Enforcement activities may require more collaboration to keep program costs low and affordable.  It’s important to contact your local law enforcement early in your planning to determine how you can  work together to support student safety when children are walking/rolling to and from school.  This can be done by:

  • Supporting ‘stings’ to ticket unsafe driver behaviors in specific areas that are considered higher risk for pedestrians and bicyclists.

    • Some ideas include citations for speeding, improper turns and stops, and not yielding to pedestrians in crosswalks.  Law enforcement can also be used to help reinforce no parking/loading zones during high-traffic drop-off and pick-up times.
  • Supporting ‘caught being good efforts.’

  • Other enforcement activities to consider include organizing and supporting crossing guards and school safety patrols.

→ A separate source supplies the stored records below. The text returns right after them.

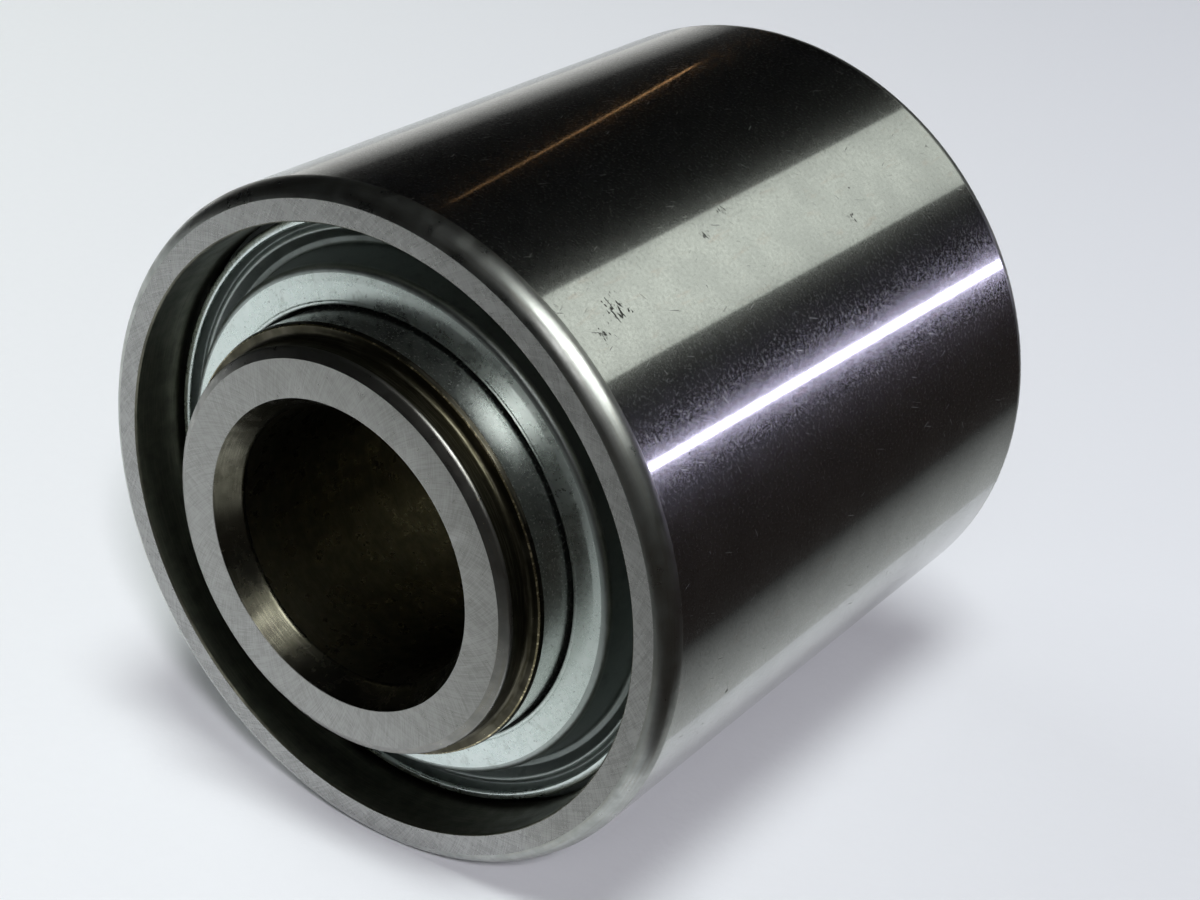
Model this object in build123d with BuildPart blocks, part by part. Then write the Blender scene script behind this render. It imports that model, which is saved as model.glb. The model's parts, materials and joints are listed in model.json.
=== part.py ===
"""Double-row ball bearing cam follower with an extended inner ring.

The follower rolls about Y. The origin is the middle of the bore, halfway between the two ends,
and the follower lies on its rolling surface, so +Z is up. Lengths are in millimetres.
The inner ring is clamped by a bolt and stands still. The outer ring, with its shields and
seals, rolls on two rows of balls, and each row has its own cage.
"""
import os
from math import cos, sin

from build123d import *

# Outer ring
outer_radius = 20.0
outer_width = 39.2
face_outer_radius = 19.1
corner_length = 1.27
recess_mouth_radius = 17.88
recess_wall_radius = 17.8
mouth_break = 0.1
groove_radius = 18.2
groove_depth = 3.7
groove_length = 1.5
end_shoulder_radius = 17.2
middle_shoulder_radius = 15.9

# Inner ring
inner_width = 44.1
bore_radius = 8.135
bore_mouth_radius = 9.05
bore_mouth_length = 1.45
inner_face_radius = 11.24
inner_edge_radius = 11.42
inner_edge_length = 0.11
nose_radius = 11.8
nose_edge_length = 0.36
nose_length = 1.75
nose_fillet = 0.35
step_radius = 12.5
land_radius = 12.6
land_chamfer_length = 0.3
middle_land_radius = 11.6

# Ball rows
ball_radius = 3.3735
pitch_radius = 14.35
row_offset = 7.8
balls_per_row = 9
race_clearance = 0.09
pocket_clearance = 0.12
cage_inner_radius = 13.15
cage_outer_radius = 15.45
cage_ring_length = 4.5
cage_finger_length = 1.7
cage_edge_round = 0.3

# Shield, in radii and in depths below the outer ring's end face
annulus_inner_radius = 12.86
annulus_outer_radius = 14.95
annulus_depth = 1.75
sheet = 0.5
hem_length = 0.8
wall_foot_radius = 15.45
valley_radius = 15.85
valley_depth = 4.45
ridge_radius = 16.45
ridge_depth = 3.9
hollow_radius = 16.78
hollow_depth = 4.25
bead_inner_radius = 17.02
bead_outer_radius = 17.48
bead_depth = 3.45
bead_foot_radius = 17.62
rim_radius = 18.1
rim_depth = 4.8
soft_bend = 0.4
tight_bend = 0.18
edge_break = 0.05

# Seal, in radii and in depths below the outer ring's end face
seal_lip_radius = 12.69
seal_lip_thickness = 0.5
seal_lip_depth = 2.65
seal_bend_radius = 13.5
seal_bend_depth = 4.5
seal_web_radius = 14.3
seal_thickness = 0.8
seal_rim_radius = 17.15
seal_round = 0.15

inner_end = inner_width / 2
outer_end = outer_width / 2
step_end = inner_end - nose_length
groove_end = groove_depth + groove_length
os.makedirs("parts", exist_ok=True)


def write(piece, name):
    """Label a finished piece and write its file."""
    piece.part.label = name
    export_step(piece.part, f"parts/{name}.step")


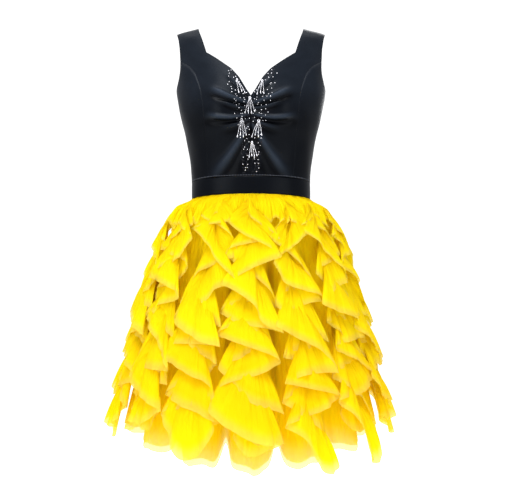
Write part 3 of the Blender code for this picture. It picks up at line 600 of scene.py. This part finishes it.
def underskirt_grid(start, end, columns, rows, lift, lengthen):
    """Ovals that widen downwards, with a cosine flute, fine creases that grow towards the hem, and a
    hem that wanders a little."""
    theta = np.radians(np.linspace(start, end, columns))
    top = BAND_BOTTOM + 0.6
    wander = 2.5 * np.sin(theta * 23.0 + 1.0) + 2.0 * np.sin(theta * 41.0)
    bottom = hem_drop(theta) + lengthen + wander
    down = np.linspace(0.0, 1.0, rows)[:, None] ** 1.2
    drop = top + (bottom - top)[None, :] * down
    flute = skirt_section("flute", drop) * np.cos(FLUTES * theta)[None, :]
    crease = np.sin(theta * 62.0 + 1.5 * np.sin(theta * 11.0))[None, :]
    crease = crease + 0.6 * np.sin(theta * 117.0)[None, :]
    out = lift * np.clip(down * 6.0, 0.0, 1.0) + crease * (0.3 + 1.5 * down)
    width = skirt_section("half_width", drop) + flute + out
    depth = skirt_section("half_depth", drop) + flute + out
    # Painted shade in the deepest part of the valleys between flutes, between drops 440 and 730
    valley = ((1.0 - np.cos(FLUTES * theta)) / 2.0)[None, :] ** 2
    gap = np.clip((drop - 440.0) / 60.0, 0.0, 1.0) * np.clip((730.0 - drop) / 60.0, 0.0, 1.0)
    # The edge layer paints the underskirt lighter at the top and deeper lower down, and lighter again
    # just above the hem
    layers = {"shade": np.clip(valley ** 4 * 1.1 - 0.35, 0.0, 0.68) * gap,
              "pale": np.clip((down - 0.93) * 14.0, 0.0, 0.9), "crimp": 0.5,
              "edge": 0.75 - 0.5 * down + np.clip(down - 0.8, 0.0, 0.2)}
    return np.stack([width * np.sin(theta), -depth * np.cos(theta), -drop], axis=-1), layers


for word, start, end in (("front", -89.95, 89.95), ("back_right", 90.05, 179.95),
                         ("back_left", 180.05, 269.95)):
    columns = round((end - start) * 2.0)
    points, layers = underskirt_grid(start, end, columns, 60, 0.5, -9.0)
    skirt = cloth("underskirt_full_" + word, points, skirt_tulle, layers=layers)
    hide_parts("underskirt_" + word)
    declare(points)
    points, layers = underskirt_grid(start, end, columns, 60, -1.6, 2.0)
    skirt = cloth("underskirt_sheer_" + word, points, sheer_tulle, layers=layers)
    declare(points)


# Flounce. A short strip of the same tulle, tightly gathered under the waistband so that it puffs out
# over the first ruffles, with many fine gathers that open into softer waves.
FLOUNCE_TOP = 345.5
FLOUNCE_BOTTOM = 398.0
FLOUNCE_SECTIONS = ((FLOUNCE_TOP, 120.5, 94.0, 0.8), (349.0, 123.5, 97.0, 1.4),
                    (364.0, 147.0, 120.5, 4.5), (FLOUNCE_BOTTOM, 166.0, 139.5, 6.5))
FLOUNCE_ROWS = 26


def flounce_grid(start, end, columns, rows):
    """Puffed ovals with waves, fine gathers that fade downwards, and a lobe between the columns."""
    table = np.array(FLOUNCE_SECTIONS)
    theta = np.radians(np.linspace(start, end, columns))
    down = np.linspace(0.0, 1.0, rows)[:, None]
    drop = FLOUNCE_TOP + (FLOUNCE_BOTTOM - FLOUNCE_TOP) * down ** 1.3
    wave = smooth(drop, table[:, 0], table[:, 3])
    wave = wave * np.cos(30.0 * theta + 0.9 * np.sin(7.0 * theta))[None, :]
    swirl = 9.0 * down * np.sin(8.0 * theta + 1.0)[None, :] + 2.0 * np.sin(theta * 19.0)[None, :]
    gather = np.sin(170.0 * theta[None, :] + swirl)
    gather = gather + 0.5 * np.sin(260.0 * theta[None, :] - 0.7 * swirl)
    out = wave + gather * (0.5 + 1.1 * np.clip(down * 4.0, 0.0, 1.0) * (1.0 - 0.7 * down))
    width = smooth(drop, table[:, 0], table[:, 1]) + out
    depth = smooth(drop, table[:, 0], table[:, 2]) + out
    tongue = 7.0 * ((1.0 - np.cos(FLUTES * theta)) / 2.0)[None, :] ** 2
    uneven = (5.0 * np.sin(theta * 21.0) + 6.0 * np.sin(theta * 37.0))[None, :]
    lower = drop + down ** 2 * (tongue + uneven)
    # Painted shade at the top, under the waistband, and painted light growing towards the lower edge
    layers = {"shade": np.clip(0.25 - down, 0.0, 0.25),
              "pale": np.clip((down - 0.9) * 8.0, 0.0, 0.5),
              "crimp": 0.6 - 0.3 * down, "edge": 0.5 + 0.5 * down}
    return np.stack([width * np.sin(theta), -depth * np.cos(theta), -lower], axis=-1), layers


for word, start, end in (("front", -89.9, 89.9), ("back_right", 90.1, 179.9),
                         ("back_left", 180.1, 269.9)):
    columns = round((end - start) * 4.0)
    points, layers = flounce_grid(start, end, columns, FLOUNCE_ROWS)
    flounce = cloth("flounce_upper_" + word, points, skirt_tulle, layers=layers)
    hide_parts("flounce_" + word)
    declare(points)


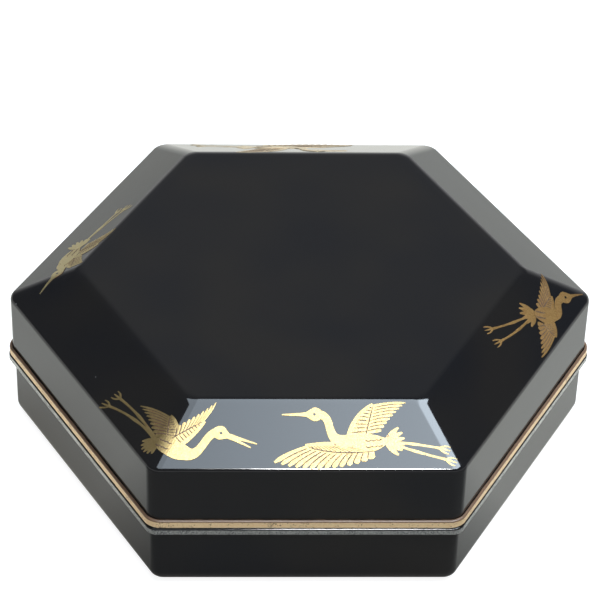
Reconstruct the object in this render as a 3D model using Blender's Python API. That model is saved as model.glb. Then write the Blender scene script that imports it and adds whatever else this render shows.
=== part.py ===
"""Hexagonal lacquer incense box: a hollow lid resting on a hollow base.

Both pieces are made like a turning, but in six steps instead of a circle: a cross-section is spun six times
round the upright axis, which gives six flat sides with the same moulding, and the corners are then rounded.
A cross-section point is (distance from the axis to the flat side, height). Corners point along X and a flat
side faces -Y. Units are metres, with the origin at the centre of the underside.
"""
import math

import bmesh
import bpy
from mathutils import Vector

# Overall form
SIDES = 6
ACROSS_FLATS = 0.0693       # the lid's wall, flat side to flat side
BASE_HEIGHT = 0.0108        # underside to the shoulder that the lid rests on
LID_WALL_HEIGHT = 0.0099    # the lid's rim to the edge where the facets start
FACET_RUN = 0.0083          # how far a facet goes in
FACET_RISE = 0.0048         # how far a facet goes up
BASE_INSET = 0.00035        # the base's wall stands this far behind the lid's wall

# Walls
LID_WALL = 0.0018
LID_TOP = 0.0026
BASE_FLOOR = 0.0026
LIP_WALL = 0.0013
LIP_HEIGHT = 0.0030         # how far the base's inner lip rises above the shoulder
FIT_GAP = 0.0003            # clearance between the lid and the base, on every side

# Bands round the rims and rounded edges
LID_BAND_HEIGHT = 0.0013
BASE_BAND_HEIGHT = 0.0009
BAND_PROUD = 0.0004         # both bands stand this far in front of the lid's wall
BAND_RADIUS = 0.0002        # the bands' edges
LID_CORNER_RADIUS = 0.0022  # the lid's upright corners
BASE_CORNER_RADIUS = 0.0015
WALL_EDGE_RADIUS = 0.0007   # between the lid's wall and its facets
TOP_EDGE_RADIUS = 0.0030    # between the facets and the flat top
FOOT_RADIUS = 0.0024        # the base's lower edge
INNER_RADIUS = 0.0010       # hollow edges inside the lid and the base
LIP_RADIUS = 0.0004         # the lip's upper edges

# Fineness of the faceted curves
ARC_STEPS = 4
CORNER_STEPS = 4

LACQUER_BLACK = (0.012, 0.012, 0.013, 1.0)
LACQUER_ROUGHNESS = 0.12


def clear_scene():
    """Take out whatever the file was opened with."""
    for obj in list(bpy.data.objects):
        bpy.data.objects.remove(obj, do_unlink=True)


def make_collection(name):
    """A collection of its own for the object's pieces."""
    collection = bpy.data.collections.new(name)
    bpy.context.scene.collection.children.link(collection)
    return collection


def make_material(name, colour, roughness):
    """A plain gloss finish."""
    material = bpy.data.materials.new(name)
    material.use_nodes = True
    shader = material.node_tree.nodes["Principled BSDF"]
    shader.inputs["Base Color"].default_value = colour
    shader.inputs["Roughness"].default_value = roughness
    shader.inputs["Metallic"].default_value = 0.0
    return material


def fillet(before, corner, after, radius, steps=ARC_STEPS):
    """Points of an arc that rounds one corner of a cross-section."""
    corner = Vector(corner)
    to_before = (Vector(before) - corner).normalized()
    to_after = (Vector(after) - corner).normalized()
    half_angle = to_before.angle(to_after) / 2
    centre = corner + (to_before + to_after).normalized() * (radius / math.sin(half_angle))
    tangent = radius / math.tan(half_angle)
    start = corner + to_before * tangent - centre
    end = corner + to_after * tangent - centre
    turn = start.angle(end)
    points = []
    for step in range(steps + 1):
        share = step / steps
        weight_start = math.sin((1 - share) * turn) / math.sin(turn)
        weight_end = math.sin(share * turn) / math.sin(turn)
        points.append(tuple(centre + start * weight_start + end * weight_end))
    return points


def band(bottom, top):
    """The face of a flat band with rounded edges, from its lower edge to its upper edge."""
    face = ACROSS_FLATS / 2 + BAND_PROUD
    lower = fillet((0, bottom), (face, bottom), (face, top), BAND_RADIUS)
    upper = fillet((face, bottom), (face, top), (0, top), BAND_RADIUS)
    return lower + upper


def spin_hexagon(name, section, corner_radius, material, collection):
    """Spin an open cross-section in six steps, cap both ends and round the six corners."""
    mesh_data = bmesh.new()
    to_corner = 1 / math.cos(math.pi / SIDES)
    vertices = [mesh_data.verts.new((flat * to_corner, 0, height)) for flat, height in section]
    edges = [mesh_data.edges.new(pair) for pair in zip(vertices, vertices[1:])]
    bmesh.ops.spin(mesh_data, geom=vertices + edges, cent=(0, 0, 0), axis=(0, 0, 1),
                   angle=math.tau, steps=SIDES, use_merge=True)
    open_edges = [edge for edge in mesh_data.edges if edge.is_boundary]
    bmesh.ops.holes_fill(mesh_data, edges=open_edges, sides=0)
    round_corners(mesh_data, corner_radius)
    bmesh.ops.recalc_face_normals(mesh_data, faces=mesh_data.faces)
    mesh = bpy.data.meshes.new(name)
    mesh_data.to_mesh(mesh)
    mesh_data.free()
    mesh.materials.append(material)
    mesh.shade_smooth()
    mesh.set_sharp_from_angle(angle=math.radians(30))
    obj = bpy.data.objects.new(name, mesh)
    collection.objects.link(obj)
    return obj


def round_corners(mesh_data, corner_radius):
    """Bevel the edges that run along the cross-section at each of the six corners."""
    corner_edges = [edge for edge in mesh_data.edges if runs_along_section(edge)]
    tangent = corner_radius * math.tan(math.pi / SIDES)
    bmesh.ops.bevel(mesh_data, geom=corner_edges, offset=tangent, offset_type="ABSOLUTE",
                    segments=CORNER_STEPS, profile=0.5, affect="EDGES", material=-1,
                    loop_slide=True)


def runs_along_section(edge):
    """True for an edge that stays at one corner instead of going along a side."""
    first, second = (vertex.co.xy for vertex in edge.verts)
    return first.angle(second) < math.pi / SIDES


def lid_section():
    """The lid's cross-section, from the flat top's edge down the outside and up the inside."""
    wall = ACROSS_FLATS / 2
    rim = BASE_HEIGHT + FIT_GAP
    wall_top = rim + LID_WALL_HEIGHT
    top = wall_top + FACET_RISE
    slope = math.hypot(FACET_RUN, FACET_RISE)
    top_corner = (wall - FACET_RUN, top)
    wall_corner = (wall, wall_top)
    inner_wall = wall - LID_WALL
    inner_corner = (inner_wall, wall_top + (LID_WALL * FACET_RISE - LID_TOP * slope) / FACET_RUN)
    ceiling_corner = (wall - FACET_RUN - LID_TOP * (slope - FACET_RUN) / FACET_RISE, top - LID_TOP)
    outside = fillet((0, top), top_corner, wall_corner, TOP_EDGE_RADIUS)
    outside += fillet(top_corner, wall_corner, (wall, rim), WALL_EDGE_RADIUS)
    outside += [(wall, rim + LID_BAND_HEIGHT), *reversed(band(rim, rim + LID_BAND_HEIGHT))]
    inside = [(inner_wall, rim)]
    inside += fillet((inner_wall, rim), inner_corner, ceiling_corner, INNER_RADIUS)
    inside += fillet(inner_corner, ceiling_corner, (0, top - LID_TOP), INNER_RADIUS)
    return outside + inside


def base_section():
    """The base's cross-section, from the underside's edge up the outside and down the inside."""
    wall = ACROSS_FLATS / 2 - BASE_INSET
    lip_outer = ACROSS_FLATS / 2 - LID_WALL - FIT_GAP
    inner_wall = lip_outer - LIP_WALL
    lip_top = BASE_HEIGHT + LIP_HEIGHT
    outer_lip_corner = (lip_outer, lip_top)
    inner_lip_corner = (inner_wall, lip_top)
    floor_corner = (inner_wall, BASE_FLOOR)
    outside = fillet((0, 0), (wall, 0), (wall, BASE_HEIGHT), FOOT_RADIUS)
    band_bottom = BASE_HEIGHT - BASE_BAND_HEIGHT
    outside += [(wall, band_bottom), *band(band_bottom, BASE_HEIGHT)]
    lip = [(lip_outer, BASE_HEIGHT)]
    lip += fillet((lip_outer, BASE_HEIGHT), outer_lip_corner, inner_lip_corner, LIP_RADIUS)
    lip += fillet(outer_lip_corner, inner_lip_corner, floor_corner, LIP_RADIUS)
    inside = fillet(inner_lip_corner, floor_corner, (0, BASE_FLOOR), INNER_RADIUS)
    return outside + lip + inside


def build():
    """Make the two pieces of the box, the lid lying on the base."""
    clear_scene()
    collection = make_collection("incense_box")
    lid_lacquer = make_material("lid_lacquer", LACQUER_BLACK, LACQUER_ROUGHNESS)
    base_lacquer = make_material("base_lacquer", LACQUER_BLACK, LACQUER_ROUGHNESS)
    spin_hexagon("lid", lid_section(), LID_CORNER_RADIUS, lid_lacquer, collection)
    spin_hexagon("base", base_section(), BASE_CORNER_RADIUS, base_lacquer, collection)


build()
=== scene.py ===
# %% [markdown]
# # A hexagonal lacquer incense box
# The box is small enough to lie in the palm. Thin wood is shaped into a six-sided base and a lid, both are
# coated many times with black lacquer and polished until they mirror the room, and cranes are drawn on the
# lid in wet lacquer and dusted with gold powder. The construction is already made and measured, so this
# lesson loads it as a frame and gives it its finish. The box of the bare construction is kept for later,
# because the finished piece must not grow past it.

import math

import bmesh
import bpy
from mathutils import Matrix, Vector
from mathutils.bvhtree import BVHTree
from mathutils.geometry import interpolate_bezier


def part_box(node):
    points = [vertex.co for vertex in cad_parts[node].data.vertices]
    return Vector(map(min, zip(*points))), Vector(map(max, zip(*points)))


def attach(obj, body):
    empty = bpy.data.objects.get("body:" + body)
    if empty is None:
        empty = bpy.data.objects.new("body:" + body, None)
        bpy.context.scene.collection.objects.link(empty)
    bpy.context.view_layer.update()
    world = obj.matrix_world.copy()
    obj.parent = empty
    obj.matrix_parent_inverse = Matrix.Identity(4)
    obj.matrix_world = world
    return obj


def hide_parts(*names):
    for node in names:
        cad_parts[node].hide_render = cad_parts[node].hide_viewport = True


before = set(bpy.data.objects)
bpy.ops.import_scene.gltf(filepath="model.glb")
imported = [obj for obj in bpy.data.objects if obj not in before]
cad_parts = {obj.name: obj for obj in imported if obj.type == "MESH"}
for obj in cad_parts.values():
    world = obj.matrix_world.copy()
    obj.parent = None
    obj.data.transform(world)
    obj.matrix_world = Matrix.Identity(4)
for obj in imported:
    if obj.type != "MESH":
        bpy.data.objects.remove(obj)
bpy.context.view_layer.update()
lid_low, lid_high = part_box("lid")
_, base_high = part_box("base")
print("nodes:", sorted(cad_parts), "- lid top at", round(lid_high.z * 1000, 2), "mm")

# %% [markdown]
# ## The camera
# The photograph looks down on a flat side of the box from a little to the left. A long lens far away keeps
# the hexagon nearly free of perspective, as in the photograph. The camera first looks at the middle of the
# underside, and is then slid upwards in its own plane, so that the box fills the frame.

# %% Camera at the photograph's angle
MM = 0.001
CAMERA_LENS = 175.9
CAMERA_DISTANCE = 414.8 * MM
CAMERA_ELEVATION = math.radians(40.04)
CAMERA_TURN = math.radians(-2.45)
CAMERA_ROLL = math.radians(1.74)
CAMERA_SLIDE = (0.38 * MM, 15.65 * MM)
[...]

Engineering activities can often be modest in cost:

  • Consider low-cost treatments involving cones and paint.
  • Stencils on sidewalks or shared bicycle/pedestrian paths can help to communicate behavioral expectations.
  • Temporary in-street signage that can be moved easily by crossing guards and/or other adult volunteers after high traffic arrivals and drop-off periods should be considered in all traffic safety discussions that strive to both economical and practical.